_GOAL_
Extract exactly those lines that lie between the start of the material and the line with "sticker_high: Flat = (0.735, 0.200)", including both boundary lines and no others.

-- begin SOURCE MATERIAL --

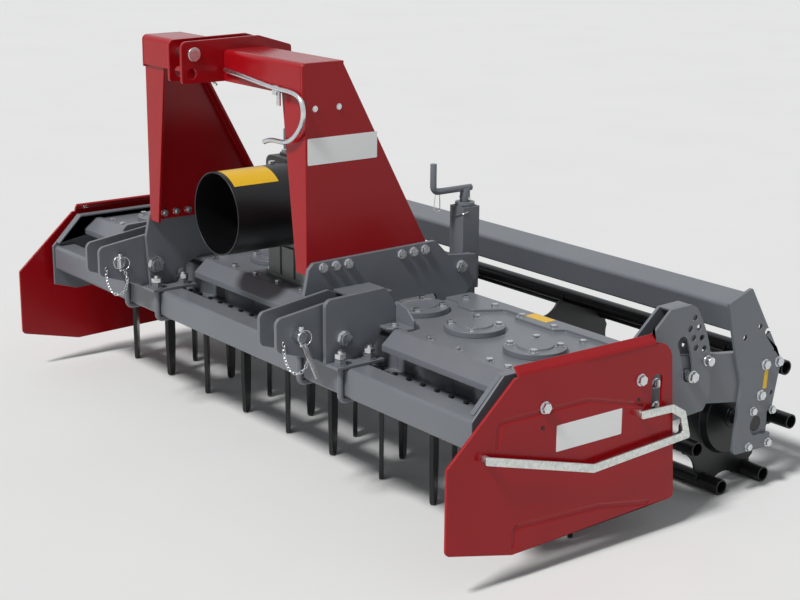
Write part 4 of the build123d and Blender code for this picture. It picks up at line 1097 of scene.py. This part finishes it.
@dataclass
class Trough(SubAssembly):
    """Gear trough with its cover, caps, front guard and the flange under it."""

    cover_top: float = 0.462
    strip_top: float = 0.470
    cap_top: float = 0.476
    cap_bolt_offset: float = 0.042
    pitch: float = 0.22
    cap_count: int = 4
    rim_y: float = -0.140
    rim_step: float = 0.11
    rim_count: int = 8
    rim_gap: tuple[int, ...] = (4, 5)
    rim_end_x: float = 0.945
    corner_bolt: Flat = (0.530, -0.150)
    strip_end_bolt: Flat = (0.896, 0.139)
    strip_bolts: tuple[Flat, ...] = ((0.443, 0.151), (0.547, 0.161), (0.659, 0.155), (0.781, 0.150))
    rear_bolts: tuple[float, ...] = (0.11, 0.22, 0.33)
    rear_bolt_y: float = 0.165
    flange_top: float = 0.348
    flange_bolt_y: float = 0.1592
    flange_bolts: int = 35
    flange_step: float = 0.0548
    sticker_low: Flat = (0.657, 0.166)
    sticker_high: Flat = (0.735, 0.200)

    def build(self) -> None:
        """Dress the trough and bolt its cover, caps and flange."""
        self.soften_all("trough", "trough_cover", "bearing_housings", "rotor_caps", "front_guard")
        up = (0, 0, 1)
        # The middle rotor has no cap, as the gearbox stands on it
        for number in (n for n in range(-self.cap_count, self.cap_count + 1) if n):
            for dx in (-self.cap_bolt_offset, self.cap_bolt_offset):
                for dy in (-self.cap_bolt_offset, self.cap_bolt_offset):
                    self.bolt((number * self.pitch + dx, dy, self.cap_top), up, 0.0100)
        plain = FastenerKind.PLAIN_HEAD
        for number in range(-self.rim_count, self.rim_count + 1):
            if abs(number) not in self.rim_gap:
                self.bolt((number * self.rim_step, self.rim_y, self.cover_top), up, 0.010)
        for _, side in SIDES:
            self.bolt((side * self.rim_end_x, self.rim_y, self.cover_top), up, 0.010)
            x, y = self.corner_bolt
            self.bolt((side * x, y, self.cover_top + 0.006), up, 0.010)
            for x, y in self.strip_bolts:
                self.bolt((side * x, y, self.strip_top), up, 0.0095, plain)
            x, y = self.strip_end_bolt
            self.bolt((side * x, y, self.cover_top), up, 0.0095, plain)
            for x in self.rear_bolts:
                self.bolt((side * x, self.rear_bolt_y, self.cover_top), up, 0.009, plain, Finish.GREY)
        # Bolts that hold the flange under the trough
        for number in range(self.flange_bolts):
            x = (number - self.flange_bolts // 2) * self.flange_step
            for _, side in SIDES:
                place = (x, side * self.flange_bolt_y, self.flange_top)
                self.bolt(place, up, 0.0075, plain, Finish.BLACK)
        bench = self.shop.bench()
        (x0, y0), (x1, y1), z = self.sticker_low, self.sticker_high, self.strip_top
        bench.plate([(x0, y0, z), (x1, y0, z), (x1, y1, z), (x0, y1, z)], (0, 0, STICKER_DEPTH), corner=0.003)
        self.piece("cover_sticker", bench, Finish.YELLOW_VINYL)


@dataclass
class Drive(SubAssembly):
    """Gearbox, its guard and the splined shaft."""

    axis_z: float = 0.677
    half: float = 0.118
    guard_radius: float = 0.110
    pedestal: float = 0.095
    pedestal_front: float = -0.100
    rib_foot: float = 0.472
    rib_ys: tuple[float, ...] = (-0.062, -0.026, 0.010, 0.046, 0.080)
    rib_size: Point = (0.026, 0.009, 0.078)
    front_rib_xs: tuple[float, ...] = (-0.066, 0.0, 0.066)
    front_rib_size: Point = (0.055, 0.018, 0.082)
    lid_half: float = 0.092
    lid_ys: Flat = (-0.078, 0.108)
    lid_depth: float = 0.007
    lid_bolt_ys: tuple[float, ...] = (-0.064, 0.015, 0.094)
    foot_half: float = 0.118
    foot_ys: Flat = (-0.112, 0.128)
    foot_low: float = 0.462
    foot_depth: float = 0.012
    foot_bolt_ys: tuple[float, ...] = (-0.095, 0.015, 0.112)
    # Bolt circles: radius, and Y of the face they are on
    rear_circle: Flat = (0.074, 0.139)
    nose_circle: Flat = (0.049, -0.130)
    side_circle_radius: float = 0.056
    side_cover_y: float = 0.015
    side_cover_depth: float = 0.008
    breather: Flat = (0.03, 0.03)
    sticker_ys: Flat = (-0.318, -0.183)

    def build(self) -> None:
        """Dress the drive and add the details of its casting."""
        self.shop.soften("gearbox", 0.004, Finish.CAST)
        self.soften_all("pto_guard", "input_shaft")
        self._ribs()
        self._covers()
        self._guard()

    def _ribs(self) -> None:
        """Stand the ribs of the pedestal under the box."""
        tree = RibTree()
        side_places = [(side * (self.pedestal + 0.006), y) for _, side in SIDES for y in self.rib_ys]
        front_places = [(x, self.pedestal_front) for x in self.front_rib_xs]
        for name, places, size in (
            ("gearbox_side_ribs", side_places, self.rib_size),
            ("gearbox_front_ribs", front_places, self.front_rib_size),
        ):
            points = [self.shop.place(x, y, self.rib_foot + size[2] / 2) for x, y in places]
            values = {"Rib Size": size, "Finish": self.shop.finishes[Finish.CAST]}
            mesh = tree.run(self.shop.points("rib places", points), values)
            self.shop.add_piece(name, mesh, self.body, Finish.CAST)

    def _covers(self) -> None:
        """Add the top cover, the rear cover, the foot flange and the breather."""
        bench = self.shop.bench()
        top = self.axis_z + self.half
        for half, (front, rear), z, depth, corner in (
            (self.lid_half, self.lid_ys, top, self.lid_depth, 0.018),
            (self.foot_half, self.foot_ys, self.foot_low, self.foot_depth, 0.022),
        ):
            outline = [(-half, front, z), (half, front, z), (half, rear, z), (-half, rear, z)]
            bench.plate(outline, (0, 0, depth), corner=corner)
        bench.bar((0, 0.130, self.axis_z), (0, 0.139, self.axis_z), 0.086, 48)
        bench.bar((0, 0.139, self.axis_z), (0, 0.152, self.axis_z), 0.044, 40, 0.040)
        for _, side in SIDES:
            x = side * self.half
            y, z = self.side_cover_y, self.axis_z
            bench.bar((x, y, z), (x + side * self.side_cover_depth, y, z), 0.068, 44)
        self.piece("gearbox_covers", bench, Finish.CAST, 0.0015)
        plain = FastenerKind.PLAIN_HEAD
        for k in range(8):
            angle = math.tau * (k + 0.5) / 8
            for (radius, y), way, thread in ((self.rear_circle, 1, 0.0085), (self.nose_circle, -1, 0.007)):
                place = (radius * math.cos(angle), y, self.axis_z + radius * math.sin(angle))
                self.bolt(place, (0, way, 0), thread, plain)
        for _, side in SIDES:
            for k in range(6):
                angle = math.tau * (k + 0.5) / 6
                y = self.side_cover_y + self.side_circle_radius * math.cos(angle)
                z = self.axis_z + self.side_circle_radius * math.sin(angle)
                x = side * (self.half + self.side_cover_depth)
                self.bolt((x, y, z), (side, 0, 0), 0.0075, plain)
            for y in self.foot_bolt_ys:
                self.bolt((side * 0.106, y, self.foot_low + self.foot_depth), (0, 0, 1), 0.010, plain)
            for y in self.lid_bolt_ys:
                self.bolt((side * 0.078, y, top + self.lid_depth), (0, 0, 1), 0.008, plain)
        bench = self.shop.bench()
        bench.bar((*self.breather, top + self.lid_depth), (*self.breather, top + 0.016), 0.011, 6)
        bench.bar((*self.breather, top + 0.016), (*self.breather, top + 0.030), 0.009, 24, 0.006)
        self.piece("breather_plug", bench, Finish.ZINC, 0.001)

    def _guard(self) -> None:
        """Bolt the guard and put its plain sticker on."""
        top = self.axis_z + self.guard_radius
        self.bolt((-0.025, -0.139, top - 0.003), (0, 0, 1), 0.010)
        bench = self.shop.bench()
        turns = [math.radians(-4 + 46 * k / 16) for k in range(17)]
        outer, inner = self.guard_radius + 0.0005, self.guard_radius + 0.0001
        front, rear = self.sticker_ys
        outline = [(outer * math.sin(t), front, self.axis_z + outer * math.cos(t)) for t in turns]
        outline += [(inner * math.sin(t), front, self.axis_z + inner * math.cos(t)) for t in reversed(turns)]
        bench.plate(outline, (0, rear - front, 0))
        self.piece("guard_sticker", bench, Finish.YELLOW_VINYL)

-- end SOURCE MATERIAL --

_WRITTEN ANSWER_
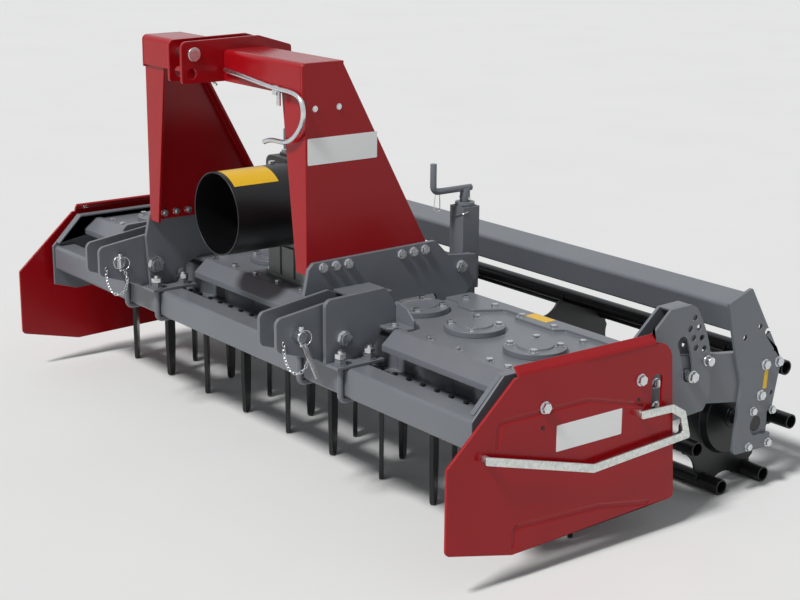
Write part 4 of the build123d and Blender code for this picture. It picks up at line 1097 of scene.py. This part finishes it.
@dataclass
class Trough(SubAssembly):
    """Gear trough with its cover, caps, front guard and the flange under it."""

    cover_top: float = 0.462
    strip_top: float = 0.470
    cap_top: float = 0.476
    cap_bolt_offset: float = 0.042
    pitch: float = 0.22
    cap_count: int = 4
    rim_y: float = -0.140
    rim_step: float = 0.11
    rim_count: int = 8
    rim_gap: tuple[int, ...] = (4, 5)
    rim_end_x: float = 0.945
    corner_bolt: Flat = (0.530, -0.150)
    strip_end_bolt: Flat = (0.896, 0.139)
    strip_bolts: tuple[Flat, ...] = ((0.443, 0.151), (0.547, 0.161), (0.659, 0.155), (0.781, 0.150))
    rear_bolts: tuple[float, ...] = (0.11, 0.22, 0.33)
    rear_bolt_y: float = 0.165
    flange_top: float = 0.348
    flange_bolt_y: float = 0.1592
    flange_bolts: int = 35
    flange_step: float = 0.0548
    sticker_low: Flat = (0.657, 0.166)
    sticker_high: Flat = (0.735, 0.200)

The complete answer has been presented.